The Labor Department surprised investors with its report that employers shed 263,000 jobs last month. The cuts went beyond the 201,000 jobs lost in August and were far larger than the 180,000 economists had expected on average. The unemployment rate ticked up to 9.8% from 9.7% as forecast.

The report often has been the most anticipated piece of economic news each month because an eventual drop in unemployment is key to a sustained recovery.

"There's been a lot of talk particularly in the last couple of months that we're seeing a turnaround in unemployment, and obviously that's not the case," said Dan Cook, senior market analyst at IG Markets in Chicago.

Meanwhile, the surprise 0.8% drop in factory orders in August joined other lackluster economic data released in the last two weeks.

With nerves running high, stocks have fallen in seven of the last eight days. The Dow has lost about 4.3% since coming within 82 points of the 10,000 level on Sept. 23.

Bruce Shalett, managing partner at Wynston Hill Capital in New York, said the jobs report was "a reminder that while things are not as dire as they were a year ago, we still have a lot of work to do."

Many found the relatively calm response to the jobs report encouraging, taking it as a sign there are still investors willing to use the dips to pick up stocks they consider cheap.

"Pullbacks are going to constantly be used as opportunities to get into the market," said Hank Smith, equity chief investment officer at Haverford Investments in Radnor, Pa.

Some of Thursday's slide may have been the result of investors' making bets that the employment number would indeed be bad. That would explain Friday's muted selling.

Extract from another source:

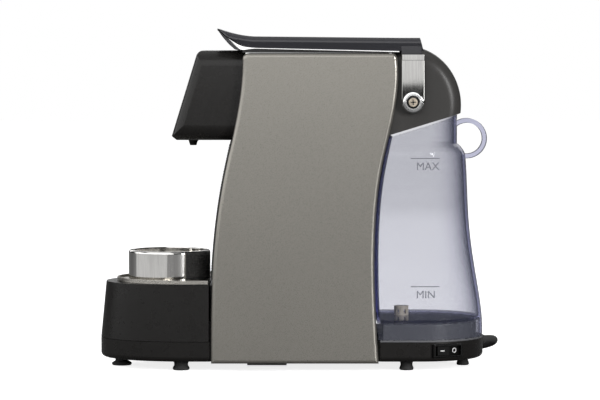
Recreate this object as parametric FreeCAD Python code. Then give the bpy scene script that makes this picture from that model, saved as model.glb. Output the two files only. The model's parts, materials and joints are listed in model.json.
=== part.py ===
import FreeCAD, Part
import math
import os

V = FreeCAD.Vector
X = V(1, 0, 0)
Y = V(0, 1, 0)
Z = V(0, 0, 1)

# Pod coffee machine. Millimetres, +Z up, the floor at z = 0, the brewing front towards -X,
# the switch side towards -Y. The origin is under the middle of the machine.

# ---------------------------------------------------------------- driving dimensions
BODY_WIDTH = 130.0          # across the two side panels
BODY_TOP = 290.4            # top edge of the side panels above the floor
FOOT_HEIGHT = 8.8           # underside of the base pan above the floor
PAN_RIM = 27.0              # rim of the base pan above the floor
TRAY_TOP = 79.3             # rim of the drip tray above the floor
TRAY_REACH = 104.0          # drip tray, from the foot of the body to its front
TANK_REACH = 98.0           # base pan, from the foot of the body to its rear end
HEAD_REACH = 64.0           # head, from the body to its lower front edge
SPOUT_REACH = 43.0          # from the body's front, under the head, to the spout
CUP_ROOM = 97.0             # from the cup ring to the spout
CUP_RING_R = 38.0
CUP_RING_TOP = 108.0
LEVER_TOP = BODY_TOP + 14.1  # flat top of the lever above the floor
LEVER_TIP_TOP = BODY_TOP + 22.6
POD_GAP = 27.9              # how far the carriage draws back to let a pod drop
POD_R = 19.0                # pod cup, inside radius of the cage
TANK_SLOPE_DEG = 17.0       # slope that the tank slides out on

# walls and clearances
WALL = 2.5                  # moulded walls
SHEET = 1.2                 # side panel sheet
PANEL_DEPTH = 8.0           # how far the panel's rolled edge reaches inwards
TANK_WALL = 2.8
GAP = 0.4                   # between pieces of different moving bodies
SEAT = 0.2                  # between pieces that sit in each other
RUN = 0.06                  # radial, a shaft in its bush
SCREW_R = 1.5
SCREW_HEAD_R = 3.1

HALF = BODY_WIDTH / 2
CORE_HALF = HALF - PANEL_DEPTH - 0.5      # housing between the two panels
BASE_HALF = HALF - 3.0                    # tray, pan and tank
FOOT_FRONT_X = -75.0                      # body's front edge at its foot
FOOT_REAR_X = 78.0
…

The Dow fell 21.61 points, or 0.2%, to 9,487.67, its lowest close since Sept. 4. The index was down as much as 79 points early in the session.

The broader Standard & Poor's 500 index fell 4.64 points, or 0.5%, to 1,025.21, and the Nasdaq composite index fell 9.37 points, or 0.5%, to 2,048.11.

The Russell 2,000 index of smaller companies fell dropped 0.6%.

Two stocks fell for every one that rose on the New York Stock Exchange.

For the week, the Dow fell 1.8%, the S&P 500 index lost 1.8%, the Nasdaq slumped 2% and the Russell 2,000 sank 3.1%.

Stocks are coming off a robust third quarter. Both the Dow and the S&P 500 index gained 15% in the July-to-September period. It was the Dow's best quarter since 1998.

The fourth quarter may not be as stellar. Some analysts predict that the market will drift in the next few weeks as investors await companies' earnings reports and their forecasts for the coming months. The last big pullback in the market came in the weeks before second-quarter earnings were announced in July.

"October is shaping up to be a challenging month for investors," said Brent McQuiston, a vice president at WealthTrust-Arizona.

Despite the weak jobs report, yields on Treasury bonds rose from their lowest levels since the spring. The benchmark 10-year T-note rose to 3.21% from 3.19% late Thursday.